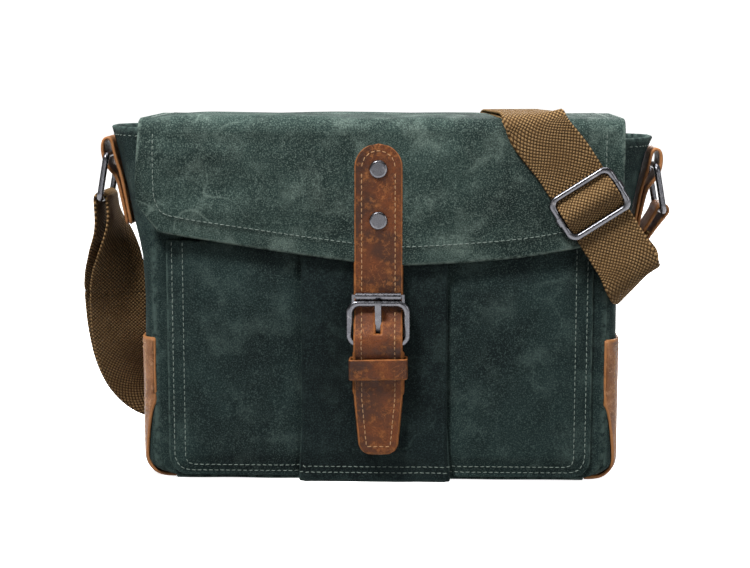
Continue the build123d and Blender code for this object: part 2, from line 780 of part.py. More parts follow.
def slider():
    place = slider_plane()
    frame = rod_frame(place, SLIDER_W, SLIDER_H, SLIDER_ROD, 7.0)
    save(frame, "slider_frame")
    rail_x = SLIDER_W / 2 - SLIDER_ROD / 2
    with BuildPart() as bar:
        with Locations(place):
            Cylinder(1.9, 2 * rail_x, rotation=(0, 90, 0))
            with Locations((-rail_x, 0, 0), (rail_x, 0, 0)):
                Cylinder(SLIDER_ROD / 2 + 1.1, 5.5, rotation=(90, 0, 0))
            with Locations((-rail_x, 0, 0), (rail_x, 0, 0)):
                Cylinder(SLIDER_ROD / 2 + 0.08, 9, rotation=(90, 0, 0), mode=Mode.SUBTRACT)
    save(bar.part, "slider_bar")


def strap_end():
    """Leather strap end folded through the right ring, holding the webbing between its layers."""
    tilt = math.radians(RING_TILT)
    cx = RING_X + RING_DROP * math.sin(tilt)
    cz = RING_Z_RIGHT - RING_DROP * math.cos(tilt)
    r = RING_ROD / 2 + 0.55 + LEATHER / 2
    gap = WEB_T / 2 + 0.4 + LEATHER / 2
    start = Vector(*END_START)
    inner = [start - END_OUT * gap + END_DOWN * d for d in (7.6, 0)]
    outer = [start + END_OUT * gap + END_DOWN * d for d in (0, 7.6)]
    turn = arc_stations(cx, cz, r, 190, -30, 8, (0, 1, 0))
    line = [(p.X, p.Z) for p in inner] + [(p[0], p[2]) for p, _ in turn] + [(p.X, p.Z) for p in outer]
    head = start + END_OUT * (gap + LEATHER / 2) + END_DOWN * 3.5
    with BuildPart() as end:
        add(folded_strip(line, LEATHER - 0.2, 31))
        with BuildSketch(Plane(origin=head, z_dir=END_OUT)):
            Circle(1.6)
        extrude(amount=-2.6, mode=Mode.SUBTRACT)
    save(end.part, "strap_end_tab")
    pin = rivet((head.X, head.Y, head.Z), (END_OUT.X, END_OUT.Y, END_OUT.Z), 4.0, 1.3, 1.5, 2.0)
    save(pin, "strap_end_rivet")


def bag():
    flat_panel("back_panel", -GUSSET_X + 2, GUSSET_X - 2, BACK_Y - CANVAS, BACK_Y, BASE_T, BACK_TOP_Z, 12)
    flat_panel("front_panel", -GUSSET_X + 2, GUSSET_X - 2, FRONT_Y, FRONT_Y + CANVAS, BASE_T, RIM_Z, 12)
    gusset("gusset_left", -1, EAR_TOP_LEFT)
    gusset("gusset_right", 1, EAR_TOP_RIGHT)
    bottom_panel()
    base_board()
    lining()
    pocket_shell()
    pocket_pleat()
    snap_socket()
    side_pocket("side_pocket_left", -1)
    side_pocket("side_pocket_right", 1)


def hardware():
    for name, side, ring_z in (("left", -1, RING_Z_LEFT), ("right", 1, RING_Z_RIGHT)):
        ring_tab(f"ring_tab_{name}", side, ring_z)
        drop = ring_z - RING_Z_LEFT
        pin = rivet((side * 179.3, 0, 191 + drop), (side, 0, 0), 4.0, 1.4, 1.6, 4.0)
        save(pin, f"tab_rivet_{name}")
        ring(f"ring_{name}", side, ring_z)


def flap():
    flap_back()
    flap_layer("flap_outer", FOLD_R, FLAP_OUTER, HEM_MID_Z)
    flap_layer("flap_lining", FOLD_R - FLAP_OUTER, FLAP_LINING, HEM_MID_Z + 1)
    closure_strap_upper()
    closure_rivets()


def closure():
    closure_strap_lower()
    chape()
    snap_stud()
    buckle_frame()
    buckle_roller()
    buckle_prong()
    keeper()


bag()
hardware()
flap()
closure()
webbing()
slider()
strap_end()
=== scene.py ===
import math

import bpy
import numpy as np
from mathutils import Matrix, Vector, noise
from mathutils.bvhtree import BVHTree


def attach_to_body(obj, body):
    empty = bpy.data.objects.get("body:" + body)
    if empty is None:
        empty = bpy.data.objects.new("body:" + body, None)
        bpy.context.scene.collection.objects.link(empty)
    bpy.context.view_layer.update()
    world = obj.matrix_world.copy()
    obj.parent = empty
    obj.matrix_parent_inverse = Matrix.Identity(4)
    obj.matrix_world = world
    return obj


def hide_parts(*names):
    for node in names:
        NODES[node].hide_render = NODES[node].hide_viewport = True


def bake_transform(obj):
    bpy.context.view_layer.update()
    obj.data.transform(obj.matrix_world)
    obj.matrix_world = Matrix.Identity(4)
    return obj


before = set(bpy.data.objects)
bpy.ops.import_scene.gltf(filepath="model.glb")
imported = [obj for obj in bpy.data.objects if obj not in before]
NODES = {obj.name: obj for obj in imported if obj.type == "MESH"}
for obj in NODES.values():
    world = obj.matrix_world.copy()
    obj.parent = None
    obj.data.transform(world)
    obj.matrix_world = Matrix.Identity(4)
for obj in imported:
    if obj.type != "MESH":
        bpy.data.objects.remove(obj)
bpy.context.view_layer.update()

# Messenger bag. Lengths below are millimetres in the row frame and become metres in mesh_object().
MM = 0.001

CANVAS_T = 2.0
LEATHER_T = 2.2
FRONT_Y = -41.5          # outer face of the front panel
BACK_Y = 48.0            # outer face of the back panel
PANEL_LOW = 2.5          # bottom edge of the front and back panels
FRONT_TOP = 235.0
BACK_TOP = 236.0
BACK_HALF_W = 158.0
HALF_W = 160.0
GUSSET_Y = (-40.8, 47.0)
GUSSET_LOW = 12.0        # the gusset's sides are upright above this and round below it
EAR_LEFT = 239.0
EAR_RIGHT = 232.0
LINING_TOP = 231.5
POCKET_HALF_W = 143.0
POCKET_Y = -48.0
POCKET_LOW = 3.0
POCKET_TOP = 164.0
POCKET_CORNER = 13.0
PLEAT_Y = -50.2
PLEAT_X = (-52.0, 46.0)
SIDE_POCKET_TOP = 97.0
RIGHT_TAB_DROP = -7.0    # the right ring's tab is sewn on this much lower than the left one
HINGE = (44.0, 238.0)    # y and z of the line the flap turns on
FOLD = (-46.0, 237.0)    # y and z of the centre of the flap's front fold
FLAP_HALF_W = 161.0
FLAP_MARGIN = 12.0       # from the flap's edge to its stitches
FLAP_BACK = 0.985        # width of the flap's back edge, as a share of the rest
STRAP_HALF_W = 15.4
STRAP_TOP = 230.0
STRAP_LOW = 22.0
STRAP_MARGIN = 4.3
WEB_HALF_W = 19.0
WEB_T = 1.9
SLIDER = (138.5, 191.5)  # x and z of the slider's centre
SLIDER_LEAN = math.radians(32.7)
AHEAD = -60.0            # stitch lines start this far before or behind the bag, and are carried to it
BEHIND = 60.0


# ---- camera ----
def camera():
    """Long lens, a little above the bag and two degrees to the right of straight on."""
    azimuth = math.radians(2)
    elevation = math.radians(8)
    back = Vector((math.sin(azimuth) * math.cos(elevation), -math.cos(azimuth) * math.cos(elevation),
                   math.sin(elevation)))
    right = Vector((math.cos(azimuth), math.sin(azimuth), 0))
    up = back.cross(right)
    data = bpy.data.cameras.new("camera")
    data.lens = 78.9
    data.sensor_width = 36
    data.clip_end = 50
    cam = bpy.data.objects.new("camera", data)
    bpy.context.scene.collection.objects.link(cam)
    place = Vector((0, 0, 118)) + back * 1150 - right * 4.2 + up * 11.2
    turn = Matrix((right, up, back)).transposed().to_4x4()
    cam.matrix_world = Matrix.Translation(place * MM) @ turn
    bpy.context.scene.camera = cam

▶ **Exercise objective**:
Reproduce every line above without error.

▶ **Solution**:
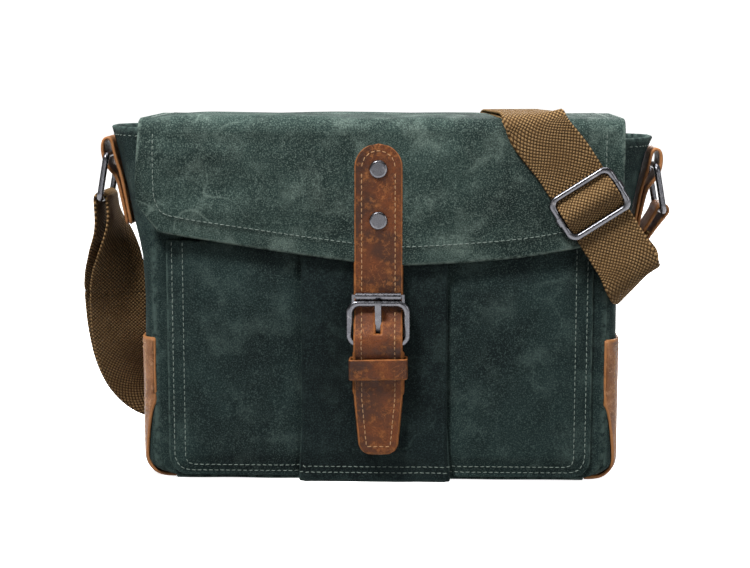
Continue the build123d and Blender code for this object: part 2, from line 780 of part.py. More parts follow.
def slider():
    place = slider_plane()
    frame = rod_frame(place, SLIDER_W, SLIDER_H, SLIDER_ROD, 7.0)
    save(frame, "slider_frame")
    rail_x = SLIDER_W / 2 - SLIDER_ROD / 2
    with BuildPart() as bar:
        with Locations(place):
            Cylinder(1.9, 2 * rail_x, rotation=(0, 90, 0))
            with Locations((-rail_x, 0, 0), (rail_x, 0, 0)):
                Cylinder(SLIDER_ROD / 2 + 1.1, 5.5, rotation=(90, 0, 0))
            with Locations((-rail_x, 0, 0), (rail_x, 0, 0)):
                Cylinder(SLIDER_ROD / 2 + 0.08, 9, rotation=(90, 0, 0), mode=Mode.SUBTRACT)
    save(bar.part, "slider_bar")


def strap_end():
    """Leather strap end folded through the right ring, holding the webbing between its layers."""
    tilt = math.radians(RING_TILT)
    cx = RING_X + RING_DROP * math.sin(tilt)
    cz = RING_Z_RIGHT - RING_DROP * math.cos(tilt)
    r = RING_ROD / 2 + 0.55 + LEATHER / 2
    gap = WEB_T / 2 + 0.4 + LEATHER / 2
    start = Vector(*END_START)
    inner = [start - END_OUT * gap + END_DOWN * d for d in (7.6, 0)]
    outer = [start + END_OUT * gap + END_DOWN * d for d in (0, 7.6)]
    turn = arc_stations(cx, cz, r, 190, -30, 8, (0, 1, 0))
    line = [(p.X, p.Z) for p in inner] + [(p[0], p[2]) for p, _ in turn] + [(p.X, p.Z) for p in outer]
    head = start + END_OUT * (gap + LEATHER / 2) + END_DOWN * 3.5
    with BuildPart() as end:
        add(folded_strip(line, LEATHER - 0.2, 31))
        with BuildSketch(Plane(origin=head, z_dir=END_OUT)):
            Circle(1.6)
        extrude(amount=-2.6, mode=Mode.SUBTRACT)
    save(end.part, "strap_end_tab")
    pin = rivet((head.X, head.Y, head.Z), (END_OUT.X, END_OUT.Y, END_OUT.Z), 4.0, 1.3, 1.5, 2.0)
    save(pin, "strap_end_rivet")


def bag():
    flat_panel("back_panel", -GUSSET_X + 2, GUSSET_X - 2, BACK_Y - CANVAS, BACK_Y, BASE_T, BACK_TOP_Z, 12)
    flat_panel("front_panel", -GUSSET_X + 2, GUSSET_X - 2, FRONT_Y, FRONT_Y + CANVAS, BASE_T, RIM_Z, 12)
    gusset("gusset_left", -1, EAR_TOP_LEFT)
    gusset("gusset_right", 1, EAR_TOP_RIGHT)
    bottom_panel()
    base_board()
    lining()
    pocket_shell()
    pocket_pleat()
    snap_socket()
    side_pocket("side_pocket_left", -1)
    side_pocket("side_pocket_right", 1)


def hardware():
    for name, side, ring_z in (("left", -1, RING_Z_LEFT), ("right", 1, RING_Z_RIGHT)):
        ring_tab(f"ring_tab_{name}", side, ring_z)
        drop = ring_z - RING_Z_LEFT
        pin = rivet((side * 179.3, 0, 191 + drop), (side, 0, 0), 4.0, 1.4, 1.6, 4.0)
        save(pin, f"tab_rivet_{name}")
        ring(f"ring_{name}", side, ring_z)


def flap():
    flap_back()
    flap_layer("flap_outer", FOLD_R, FLAP_OUTER, HEM_MID_Z)
    flap_layer("flap_lining", FOLD_R - FLAP_OUTER, FLAP_LINING, HEM_MID_Z + 1)
    closure_strap_upper()
    closure_rivets()


def closure():
    closure_strap_lower()
    chape()
    snap_stud()
    buckle_frame()
    buckle_roller()
    buckle_prong()
    keeper()


bag()
hardware()
flap()
closure()
webbing()
slider()
strap_end()
=== scene.py ===
import math

import bpy
import numpy as np
from mathutils import Matrix, Vector, noise
from mathutils.bvhtree import BVHTree


def attach_to_body(obj, body):
    empty = bpy.data.objects.get("body:" + body)
    if empty is None:
        empty = bpy.data.objects.new("body:" + body, None)
        bpy.context.scene.collection.objects.link(empty)
    bpy.context.view_layer.update()
    world = obj.matrix_world.copy()
    obj.parent = empty
    obj.matrix_parent_inverse = Matrix.Identity(4)
    obj.matrix_world = world
    return obj


def hide_parts(*names):
    for node in names:
        NODES[node].hide_render = NODES[node].hide_viewport = True


def bake_transform(obj):
    bpy.context.view_layer.update()
    obj.data.transform(obj.matrix_world)
    obj.matrix_world = Matrix.Identity(4)
    return obj


before = set(bpy.data.objects)
bpy.ops.import_scene.gltf(filepath="model.glb")
imported = [obj for obj in bpy.data.objects if obj not in before]
NODES = {obj.name: obj for obj in imported if obj.type == "MESH"}
for obj in NODES.values():
    world = obj.matrix_world.copy()
    obj.parent = None
    obj.data.transform(world)
    obj.matrix_world = Matrix.Identity(4)
for obj in imported:
    if obj.type != "MESH":
        bpy.data.objects.remove(obj)
bpy.context.view_layer.update()

# Messenger bag. Lengths below are millimetres in the row frame and become metres in mesh_object().
MM = 0.001

CANVAS_T = 2.0
LEATHER_T = 2.2
FRONT_Y = -41.5          # outer face of the front panel
BACK_Y = 48.0            # outer face of the back panel
PANEL_LOW = 2.5          # bottom edge of the front and back panels
FRONT_TOP = 235.0
BACK_TOP = 236.0
BACK_HALF_W = 158.0
HALF_W = 160.0
GUSSET_Y = (-40.8, 47.0)
GUSSET_LOW = 12.0        # the gusset's sides are upright above this and round below it
EAR_LEFT = 239.0
EAR_RIGHT = 232.0
LINING_TOP = 231.5
POCKET_HALF_W = 143.0
POCKET_Y = -48.0
POCKET_LOW = 3.0
POCKET_TOP = 164.0
POCKET_CORNER = 13.0
PLEAT_Y = -50.2
PLEAT_X = (-52.0, 46.0)
SIDE_POCKET_TOP = 97.0
RIGHT_TAB_DROP = -7.0    # the right ring's tab is sewn on this much lower than the left one
HINGE = (44.0, 238.0)    # y and z of the line the flap turns on
FOLD = (-46.0, 237.0)    # y and z of the centre of the flap's front fold
FLAP_HALF_W = 161.0
FLAP_MARGIN = 12.0       # from the flap's edge to its stitches
FLAP_BACK = 0.985        # width of the flap's back edge, as a share of the rest
STRAP_HALF_W = 15.4
STRAP_TOP = 230.0
STRAP_LOW = 22.0
STRAP_MARGIN = 4.3
WEB_HALF_W = 19.0
WEB_T = 1.9
SLIDER = (138.5, 191.5)  # x and z of the slider's centre
SLIDER_LEAN = math.radians(32.7)
AHEAD = -60.0            # stitch lines start this far before or behind the bag, and are carried to it
BEHIND = 60.0


# ---- camera ----
def camera():
    """Long lens, a little above the bag and two degrees to the right of straight on."""
    azimuth = math.radians(2)
    elevation = math.radians(8)
    back = Vector((math.sin(azimuth) * math.cos(elevation), -math.cos(azimuth) * math.cos(elevation),
                   math.sin(elevation)))
    right = Vector((math.cos(azimuth), math.sin(azimuth), 0))
    up = back.cross(right)
    data = bpy.data.cameras.new("camera")
    data.lens = 78.9
    data.sensor_width = 36
    data.clip_end = 50
    cam = bpy.data.objects.new("camera", data)
    bpy.context.scene.collection.objects.link(cam)
    place = Vector((0, 0, 118)) + back * 1150 - right * 4.2 + up * 11.2
    turn = Matrix((right, up, back)).transposed().to_4x4()
    cam.matrix_world = Matrix.Translation(place * MM) @ turn
    bpy.context.scene.camera = cam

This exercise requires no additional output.